## What needs to be done
Among the records that follow, find the line with "all four sides" and the line with "zip(*points))), Vector(map(max, zip(*points)))". Set down those lines and all lines between them exactly, without adding anything.

[CAD and scene scripts]
────────
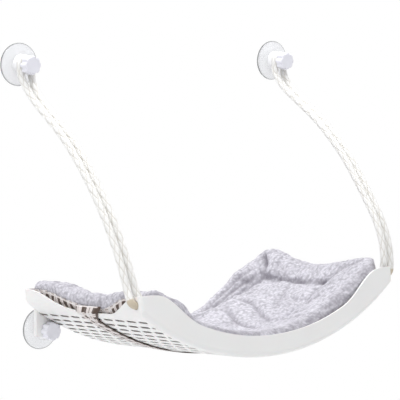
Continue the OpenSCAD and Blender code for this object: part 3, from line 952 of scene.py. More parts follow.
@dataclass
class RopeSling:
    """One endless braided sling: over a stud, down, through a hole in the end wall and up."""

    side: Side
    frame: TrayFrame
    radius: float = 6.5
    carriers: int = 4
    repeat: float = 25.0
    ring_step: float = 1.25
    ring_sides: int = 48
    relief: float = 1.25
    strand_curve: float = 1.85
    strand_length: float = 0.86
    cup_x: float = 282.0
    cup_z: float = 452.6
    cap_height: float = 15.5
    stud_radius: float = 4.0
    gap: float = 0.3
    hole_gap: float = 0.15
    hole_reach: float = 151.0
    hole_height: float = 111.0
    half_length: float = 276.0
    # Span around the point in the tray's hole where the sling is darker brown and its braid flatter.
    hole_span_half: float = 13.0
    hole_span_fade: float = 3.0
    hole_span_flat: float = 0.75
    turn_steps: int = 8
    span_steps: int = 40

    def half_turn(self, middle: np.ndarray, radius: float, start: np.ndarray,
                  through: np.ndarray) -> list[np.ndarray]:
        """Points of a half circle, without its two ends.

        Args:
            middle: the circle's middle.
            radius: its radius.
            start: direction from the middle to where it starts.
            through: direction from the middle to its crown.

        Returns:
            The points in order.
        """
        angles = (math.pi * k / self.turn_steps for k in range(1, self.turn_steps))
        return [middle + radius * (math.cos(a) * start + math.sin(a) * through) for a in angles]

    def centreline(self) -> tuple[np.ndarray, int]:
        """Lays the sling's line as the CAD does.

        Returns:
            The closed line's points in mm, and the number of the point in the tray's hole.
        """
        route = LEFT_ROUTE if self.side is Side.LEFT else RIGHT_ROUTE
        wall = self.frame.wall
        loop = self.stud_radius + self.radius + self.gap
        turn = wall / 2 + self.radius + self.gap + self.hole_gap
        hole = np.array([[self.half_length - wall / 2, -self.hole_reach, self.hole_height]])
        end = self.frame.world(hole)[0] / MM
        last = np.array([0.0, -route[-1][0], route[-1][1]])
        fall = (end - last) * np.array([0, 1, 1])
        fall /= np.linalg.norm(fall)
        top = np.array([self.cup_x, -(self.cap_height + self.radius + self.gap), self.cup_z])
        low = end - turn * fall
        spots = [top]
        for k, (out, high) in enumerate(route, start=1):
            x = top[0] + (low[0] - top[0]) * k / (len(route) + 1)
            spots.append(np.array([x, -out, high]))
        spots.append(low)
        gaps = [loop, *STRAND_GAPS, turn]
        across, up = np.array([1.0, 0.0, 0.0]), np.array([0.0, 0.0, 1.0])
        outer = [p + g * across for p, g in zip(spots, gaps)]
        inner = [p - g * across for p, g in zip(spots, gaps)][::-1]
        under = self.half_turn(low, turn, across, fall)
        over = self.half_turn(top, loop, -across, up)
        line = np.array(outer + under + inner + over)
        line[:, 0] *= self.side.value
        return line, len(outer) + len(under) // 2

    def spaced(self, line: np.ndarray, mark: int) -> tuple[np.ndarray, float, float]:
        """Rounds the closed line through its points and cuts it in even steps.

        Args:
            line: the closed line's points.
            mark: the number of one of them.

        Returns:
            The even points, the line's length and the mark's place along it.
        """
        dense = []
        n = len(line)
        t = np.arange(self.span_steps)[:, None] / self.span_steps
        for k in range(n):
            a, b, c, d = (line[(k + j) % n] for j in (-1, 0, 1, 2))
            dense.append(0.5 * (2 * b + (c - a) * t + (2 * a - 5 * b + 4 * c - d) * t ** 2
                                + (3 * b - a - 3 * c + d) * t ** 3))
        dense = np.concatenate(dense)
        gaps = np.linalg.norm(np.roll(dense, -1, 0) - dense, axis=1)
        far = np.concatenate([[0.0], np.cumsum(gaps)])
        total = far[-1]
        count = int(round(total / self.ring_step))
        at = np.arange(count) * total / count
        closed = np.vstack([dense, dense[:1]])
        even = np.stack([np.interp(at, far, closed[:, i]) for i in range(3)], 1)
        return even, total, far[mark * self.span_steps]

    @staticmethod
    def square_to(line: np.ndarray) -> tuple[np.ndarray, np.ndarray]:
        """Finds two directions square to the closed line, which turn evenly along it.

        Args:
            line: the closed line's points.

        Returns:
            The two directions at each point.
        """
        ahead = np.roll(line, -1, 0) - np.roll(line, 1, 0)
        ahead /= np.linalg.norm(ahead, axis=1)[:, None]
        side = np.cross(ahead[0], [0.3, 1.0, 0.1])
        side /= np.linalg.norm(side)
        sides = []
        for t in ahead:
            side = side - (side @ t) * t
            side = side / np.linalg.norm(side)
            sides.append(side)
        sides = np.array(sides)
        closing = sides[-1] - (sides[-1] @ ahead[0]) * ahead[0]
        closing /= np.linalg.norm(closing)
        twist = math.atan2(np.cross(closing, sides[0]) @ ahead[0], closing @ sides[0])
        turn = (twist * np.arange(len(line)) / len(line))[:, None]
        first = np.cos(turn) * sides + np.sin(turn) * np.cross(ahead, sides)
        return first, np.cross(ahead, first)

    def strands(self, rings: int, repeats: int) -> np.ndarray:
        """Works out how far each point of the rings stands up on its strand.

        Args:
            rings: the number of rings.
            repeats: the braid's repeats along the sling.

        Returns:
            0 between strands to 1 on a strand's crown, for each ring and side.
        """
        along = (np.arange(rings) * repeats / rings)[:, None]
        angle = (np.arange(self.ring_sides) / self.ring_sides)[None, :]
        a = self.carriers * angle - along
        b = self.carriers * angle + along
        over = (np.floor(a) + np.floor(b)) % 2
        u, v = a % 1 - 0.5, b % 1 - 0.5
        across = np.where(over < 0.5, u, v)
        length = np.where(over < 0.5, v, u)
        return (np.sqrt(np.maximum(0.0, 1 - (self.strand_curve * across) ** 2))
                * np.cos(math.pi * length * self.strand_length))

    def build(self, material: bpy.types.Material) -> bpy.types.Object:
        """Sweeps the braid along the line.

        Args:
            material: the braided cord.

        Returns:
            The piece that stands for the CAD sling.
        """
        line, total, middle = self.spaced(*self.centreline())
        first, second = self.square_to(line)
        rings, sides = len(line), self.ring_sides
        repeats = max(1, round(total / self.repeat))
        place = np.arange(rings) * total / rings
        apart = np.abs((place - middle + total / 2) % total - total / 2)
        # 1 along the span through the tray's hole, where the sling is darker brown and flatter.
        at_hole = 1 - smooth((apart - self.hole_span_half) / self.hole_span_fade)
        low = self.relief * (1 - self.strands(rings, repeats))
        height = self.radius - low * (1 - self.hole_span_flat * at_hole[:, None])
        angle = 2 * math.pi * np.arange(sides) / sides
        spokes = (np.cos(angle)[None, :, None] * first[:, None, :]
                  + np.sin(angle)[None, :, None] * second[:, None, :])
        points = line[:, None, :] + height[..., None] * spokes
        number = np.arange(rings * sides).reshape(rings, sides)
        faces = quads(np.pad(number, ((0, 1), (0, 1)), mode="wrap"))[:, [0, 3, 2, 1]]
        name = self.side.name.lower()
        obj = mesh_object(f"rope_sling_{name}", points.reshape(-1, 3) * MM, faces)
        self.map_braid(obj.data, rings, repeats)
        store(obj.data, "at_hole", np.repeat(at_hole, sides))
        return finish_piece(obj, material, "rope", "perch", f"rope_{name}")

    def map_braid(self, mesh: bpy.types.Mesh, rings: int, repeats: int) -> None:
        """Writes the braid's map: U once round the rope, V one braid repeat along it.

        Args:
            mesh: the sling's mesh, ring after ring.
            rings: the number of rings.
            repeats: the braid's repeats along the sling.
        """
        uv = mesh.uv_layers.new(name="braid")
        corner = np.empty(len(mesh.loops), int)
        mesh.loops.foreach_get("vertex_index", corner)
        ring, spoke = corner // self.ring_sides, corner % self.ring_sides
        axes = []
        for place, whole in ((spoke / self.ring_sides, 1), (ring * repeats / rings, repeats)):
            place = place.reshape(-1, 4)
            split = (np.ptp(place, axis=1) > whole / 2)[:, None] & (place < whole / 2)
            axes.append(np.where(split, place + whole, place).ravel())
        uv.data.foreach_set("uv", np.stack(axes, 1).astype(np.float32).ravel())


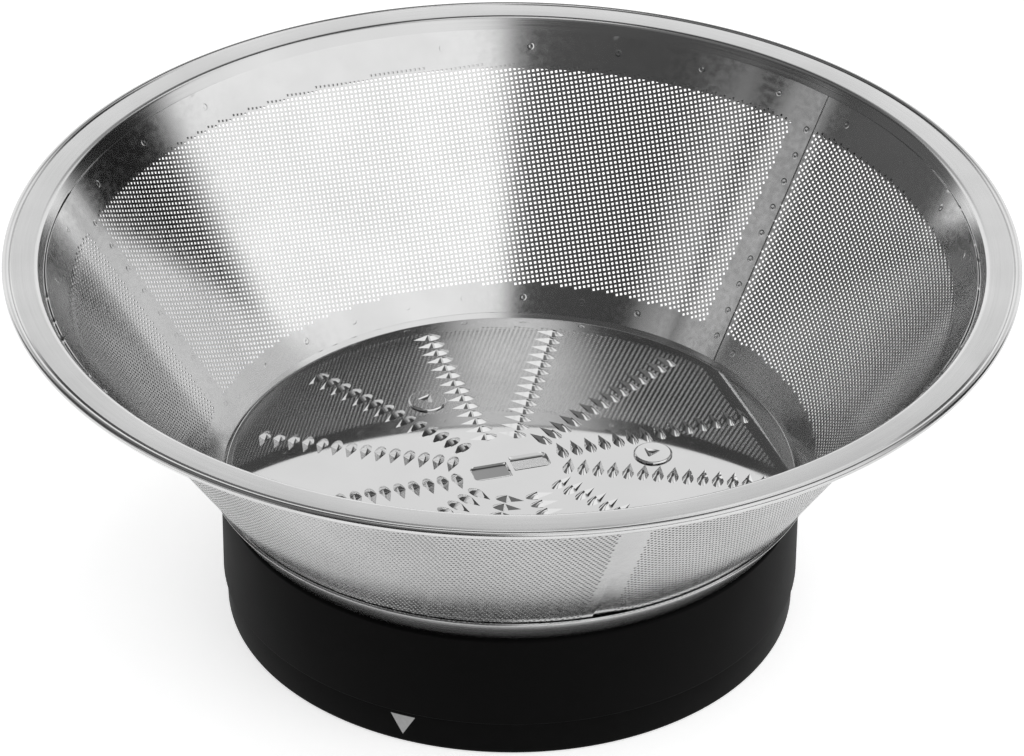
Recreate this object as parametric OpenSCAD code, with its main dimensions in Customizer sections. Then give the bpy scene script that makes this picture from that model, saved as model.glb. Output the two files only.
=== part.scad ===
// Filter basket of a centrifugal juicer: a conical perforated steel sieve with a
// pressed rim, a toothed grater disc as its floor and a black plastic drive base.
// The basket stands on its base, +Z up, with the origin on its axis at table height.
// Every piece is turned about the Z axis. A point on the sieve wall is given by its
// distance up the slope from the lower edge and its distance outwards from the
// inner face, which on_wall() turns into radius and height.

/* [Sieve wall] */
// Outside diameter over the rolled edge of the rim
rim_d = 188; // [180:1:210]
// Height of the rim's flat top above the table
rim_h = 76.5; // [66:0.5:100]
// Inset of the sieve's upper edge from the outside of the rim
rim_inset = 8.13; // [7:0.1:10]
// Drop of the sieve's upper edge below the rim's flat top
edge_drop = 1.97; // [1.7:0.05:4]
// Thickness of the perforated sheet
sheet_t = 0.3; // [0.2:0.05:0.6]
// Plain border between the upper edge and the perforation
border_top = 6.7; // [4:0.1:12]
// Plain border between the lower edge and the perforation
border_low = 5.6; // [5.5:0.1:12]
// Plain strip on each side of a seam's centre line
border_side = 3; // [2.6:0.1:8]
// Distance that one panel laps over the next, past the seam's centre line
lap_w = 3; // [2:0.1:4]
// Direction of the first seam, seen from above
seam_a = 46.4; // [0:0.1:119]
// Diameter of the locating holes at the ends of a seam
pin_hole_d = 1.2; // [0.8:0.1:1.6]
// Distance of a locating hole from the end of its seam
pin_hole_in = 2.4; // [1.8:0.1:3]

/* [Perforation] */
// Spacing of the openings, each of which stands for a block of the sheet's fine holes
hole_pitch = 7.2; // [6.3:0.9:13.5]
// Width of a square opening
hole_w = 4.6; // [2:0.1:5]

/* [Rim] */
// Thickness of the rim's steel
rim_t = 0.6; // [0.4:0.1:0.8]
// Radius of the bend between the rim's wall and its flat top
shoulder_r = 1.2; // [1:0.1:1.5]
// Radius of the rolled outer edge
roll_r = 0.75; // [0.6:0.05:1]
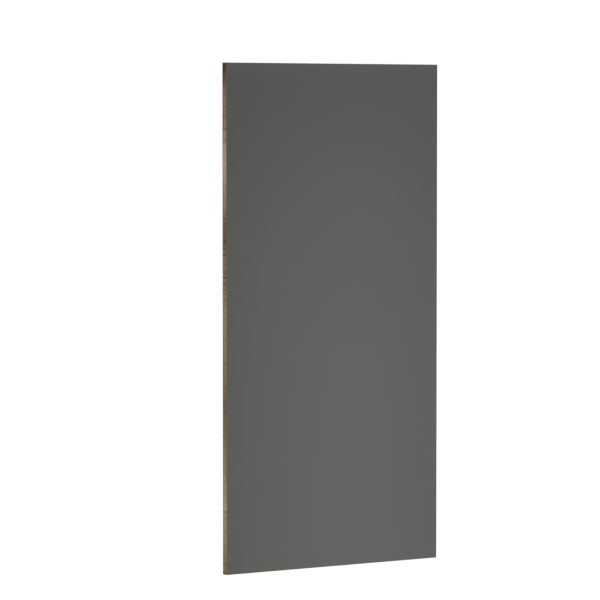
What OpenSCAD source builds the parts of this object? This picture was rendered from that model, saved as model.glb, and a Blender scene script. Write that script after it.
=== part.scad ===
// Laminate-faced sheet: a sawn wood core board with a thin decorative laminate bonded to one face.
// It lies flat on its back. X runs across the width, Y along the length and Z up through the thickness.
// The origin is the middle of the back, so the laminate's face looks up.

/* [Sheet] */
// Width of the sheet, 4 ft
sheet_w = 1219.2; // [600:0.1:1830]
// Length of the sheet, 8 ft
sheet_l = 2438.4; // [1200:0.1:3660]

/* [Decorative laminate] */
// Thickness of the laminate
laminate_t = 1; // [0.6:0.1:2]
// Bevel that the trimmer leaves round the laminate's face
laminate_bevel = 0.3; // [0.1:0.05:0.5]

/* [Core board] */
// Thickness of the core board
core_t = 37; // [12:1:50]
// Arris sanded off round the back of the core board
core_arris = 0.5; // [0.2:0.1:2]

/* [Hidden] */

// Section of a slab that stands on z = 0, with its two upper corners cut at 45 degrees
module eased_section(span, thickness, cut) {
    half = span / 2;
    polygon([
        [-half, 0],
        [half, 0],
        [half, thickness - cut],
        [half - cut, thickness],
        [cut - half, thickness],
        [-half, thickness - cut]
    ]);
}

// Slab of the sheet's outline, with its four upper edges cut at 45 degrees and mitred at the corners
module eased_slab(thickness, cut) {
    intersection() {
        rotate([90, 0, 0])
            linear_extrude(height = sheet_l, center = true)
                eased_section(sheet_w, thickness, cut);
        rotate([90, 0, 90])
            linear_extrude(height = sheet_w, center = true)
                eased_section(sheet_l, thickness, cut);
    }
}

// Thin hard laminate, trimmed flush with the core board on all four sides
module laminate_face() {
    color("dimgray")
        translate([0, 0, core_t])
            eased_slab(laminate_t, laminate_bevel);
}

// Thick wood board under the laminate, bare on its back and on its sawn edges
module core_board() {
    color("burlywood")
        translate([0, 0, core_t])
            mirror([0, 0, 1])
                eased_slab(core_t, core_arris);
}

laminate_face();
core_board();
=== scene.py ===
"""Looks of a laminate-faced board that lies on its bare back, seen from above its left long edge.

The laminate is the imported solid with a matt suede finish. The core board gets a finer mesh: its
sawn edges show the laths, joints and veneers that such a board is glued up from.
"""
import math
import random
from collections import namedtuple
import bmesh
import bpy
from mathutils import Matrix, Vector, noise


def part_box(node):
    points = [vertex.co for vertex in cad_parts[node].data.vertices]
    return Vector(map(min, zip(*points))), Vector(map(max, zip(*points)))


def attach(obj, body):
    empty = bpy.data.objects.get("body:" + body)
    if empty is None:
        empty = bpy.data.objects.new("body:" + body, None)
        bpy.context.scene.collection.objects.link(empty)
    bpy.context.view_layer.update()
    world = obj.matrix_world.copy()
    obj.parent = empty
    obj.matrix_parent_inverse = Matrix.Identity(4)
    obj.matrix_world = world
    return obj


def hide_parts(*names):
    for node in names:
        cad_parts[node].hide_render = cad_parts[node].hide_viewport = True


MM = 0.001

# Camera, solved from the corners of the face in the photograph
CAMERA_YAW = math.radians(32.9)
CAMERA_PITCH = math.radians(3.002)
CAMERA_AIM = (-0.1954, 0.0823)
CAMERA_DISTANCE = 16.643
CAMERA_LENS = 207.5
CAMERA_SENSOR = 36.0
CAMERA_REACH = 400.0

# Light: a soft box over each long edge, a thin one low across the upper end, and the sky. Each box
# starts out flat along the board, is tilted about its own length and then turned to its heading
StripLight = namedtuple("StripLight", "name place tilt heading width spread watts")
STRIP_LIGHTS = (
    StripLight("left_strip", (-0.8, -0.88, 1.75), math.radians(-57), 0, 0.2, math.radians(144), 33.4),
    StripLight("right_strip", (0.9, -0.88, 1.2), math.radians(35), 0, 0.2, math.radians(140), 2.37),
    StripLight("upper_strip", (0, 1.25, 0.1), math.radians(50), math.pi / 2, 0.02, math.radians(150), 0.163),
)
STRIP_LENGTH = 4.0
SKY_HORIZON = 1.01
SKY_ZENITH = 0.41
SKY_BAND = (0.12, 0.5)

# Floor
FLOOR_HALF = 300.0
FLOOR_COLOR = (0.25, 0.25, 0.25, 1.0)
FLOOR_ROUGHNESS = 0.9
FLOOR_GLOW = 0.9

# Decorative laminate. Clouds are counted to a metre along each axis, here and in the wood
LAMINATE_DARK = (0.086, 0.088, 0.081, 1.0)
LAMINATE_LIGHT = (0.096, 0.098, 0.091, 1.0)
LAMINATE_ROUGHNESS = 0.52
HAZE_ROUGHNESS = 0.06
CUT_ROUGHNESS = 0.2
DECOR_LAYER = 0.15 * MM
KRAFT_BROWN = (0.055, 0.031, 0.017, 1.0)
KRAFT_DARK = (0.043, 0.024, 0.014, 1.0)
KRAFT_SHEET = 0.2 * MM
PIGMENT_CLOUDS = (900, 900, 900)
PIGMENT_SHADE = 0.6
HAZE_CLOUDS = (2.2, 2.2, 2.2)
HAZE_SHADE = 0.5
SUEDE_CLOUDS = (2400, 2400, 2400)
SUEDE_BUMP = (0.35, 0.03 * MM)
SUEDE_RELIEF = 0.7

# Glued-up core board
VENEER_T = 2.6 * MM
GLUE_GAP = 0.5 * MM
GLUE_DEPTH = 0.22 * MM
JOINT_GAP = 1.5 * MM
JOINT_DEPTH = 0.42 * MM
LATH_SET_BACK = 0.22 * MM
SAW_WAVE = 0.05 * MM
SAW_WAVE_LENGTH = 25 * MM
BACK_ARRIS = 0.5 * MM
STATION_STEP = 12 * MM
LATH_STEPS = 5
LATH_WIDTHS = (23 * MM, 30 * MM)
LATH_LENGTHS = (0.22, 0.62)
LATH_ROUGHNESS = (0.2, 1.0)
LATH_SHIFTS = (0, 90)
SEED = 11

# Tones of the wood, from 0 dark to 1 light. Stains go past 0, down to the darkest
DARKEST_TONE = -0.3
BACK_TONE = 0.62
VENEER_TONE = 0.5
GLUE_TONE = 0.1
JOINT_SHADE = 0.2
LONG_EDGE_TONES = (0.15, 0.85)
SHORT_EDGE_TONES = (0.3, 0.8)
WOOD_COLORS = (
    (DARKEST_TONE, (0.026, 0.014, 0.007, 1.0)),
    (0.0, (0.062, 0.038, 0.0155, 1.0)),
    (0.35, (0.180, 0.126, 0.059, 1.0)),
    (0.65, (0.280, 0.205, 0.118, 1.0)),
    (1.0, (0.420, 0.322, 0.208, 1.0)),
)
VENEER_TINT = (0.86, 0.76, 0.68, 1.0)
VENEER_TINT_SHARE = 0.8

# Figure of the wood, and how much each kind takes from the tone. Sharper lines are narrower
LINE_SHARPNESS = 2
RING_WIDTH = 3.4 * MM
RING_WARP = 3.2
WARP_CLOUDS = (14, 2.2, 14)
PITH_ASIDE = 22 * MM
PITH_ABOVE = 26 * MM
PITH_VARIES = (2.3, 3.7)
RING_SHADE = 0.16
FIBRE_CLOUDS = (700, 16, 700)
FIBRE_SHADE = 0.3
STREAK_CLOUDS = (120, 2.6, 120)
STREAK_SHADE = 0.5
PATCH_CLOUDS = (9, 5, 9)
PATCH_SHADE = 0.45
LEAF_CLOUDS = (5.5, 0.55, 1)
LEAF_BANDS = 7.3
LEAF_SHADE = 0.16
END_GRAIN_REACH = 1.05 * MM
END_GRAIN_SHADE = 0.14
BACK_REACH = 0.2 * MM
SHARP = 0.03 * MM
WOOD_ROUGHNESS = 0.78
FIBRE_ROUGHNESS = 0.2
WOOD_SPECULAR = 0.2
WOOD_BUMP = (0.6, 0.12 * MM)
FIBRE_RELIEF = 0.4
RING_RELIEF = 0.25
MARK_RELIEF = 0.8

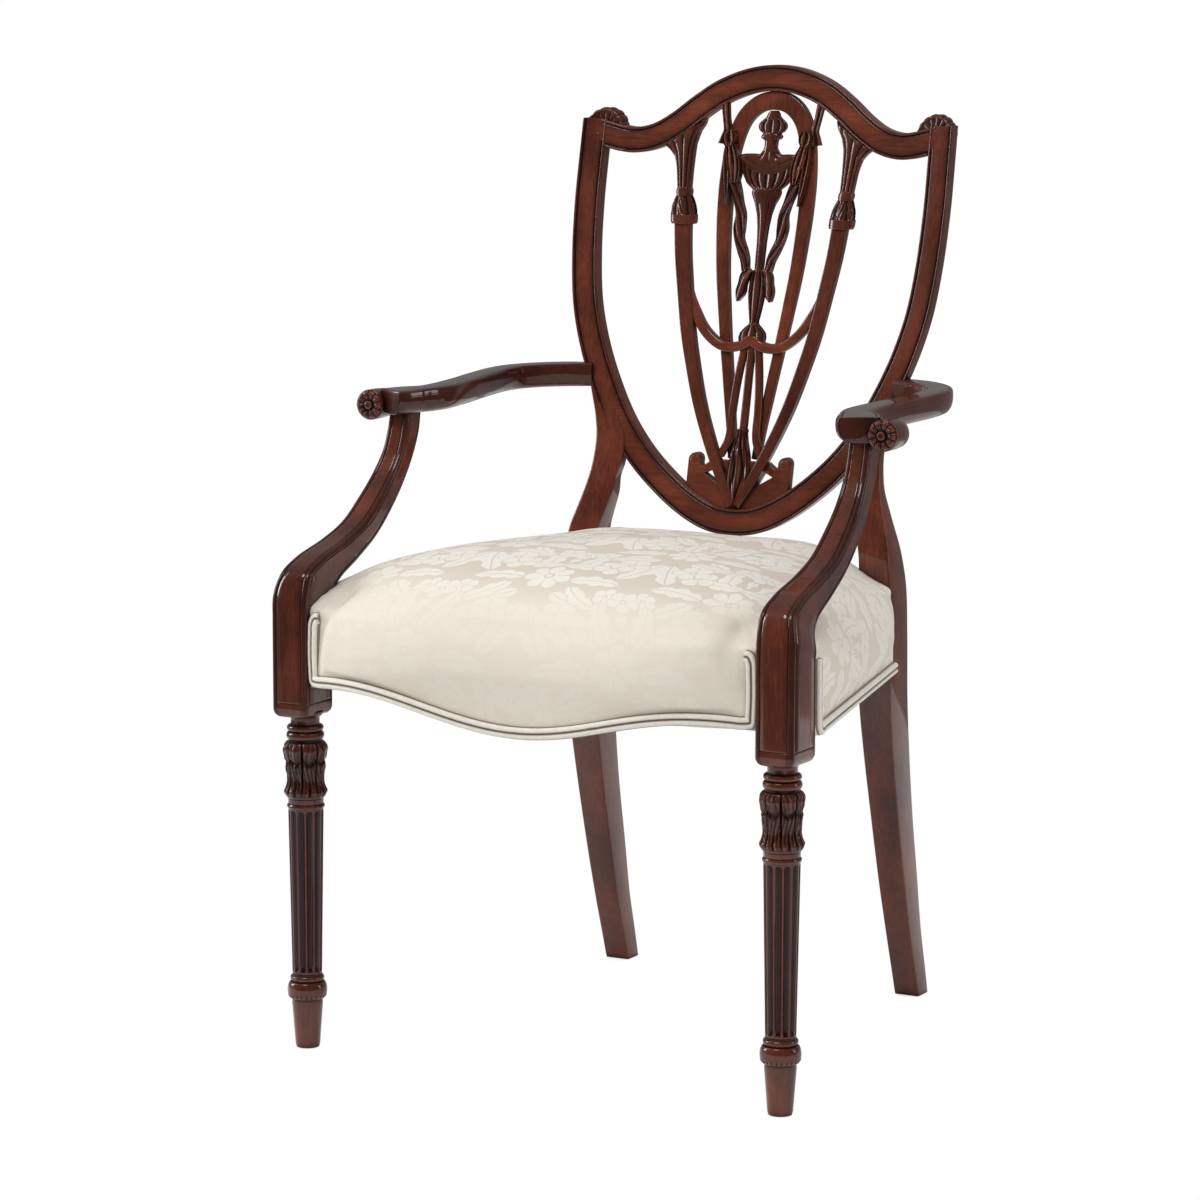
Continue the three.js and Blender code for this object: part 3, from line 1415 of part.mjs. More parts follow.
────────
## Output of the exercise
// Thin hard laminate, trimmed flush with the core board on all four sides
module laminate_face() {
    color("dimgray")
        translate([0, 0, core_t])
            eased_slab(laminate_t, laminate_bevel);
}

// Thick wood board under the laminate, bare on its back and on its sawn edges
module core_board() {
    color("burlywood")
        translate([0, 0, core_t])
            mirror([0, 0, 1])
                eased_slab(core_t, core_arris);
}

laminate_face();
core_board();
=== scene.py ===
"""Looks of a laminate-faced board that lies on its bare back, seen from above its left long edge.

The laminate is the imported solid with a matt suede finish. The core board gets a finer mesh: its
sawn edges show the laths, joints and veneers that such a board is glued up from.
"""
import math
import random
from collections import namedtuple
import bmesh
import bpy
from mathutils import Matrix, Vector, noise


def part_box(node):
    points = [vertex.co for vertex in cad_parts[node].data.vertices]
    return Vector(map(min, zip(*points))), Vector(map(max, zip(*points)))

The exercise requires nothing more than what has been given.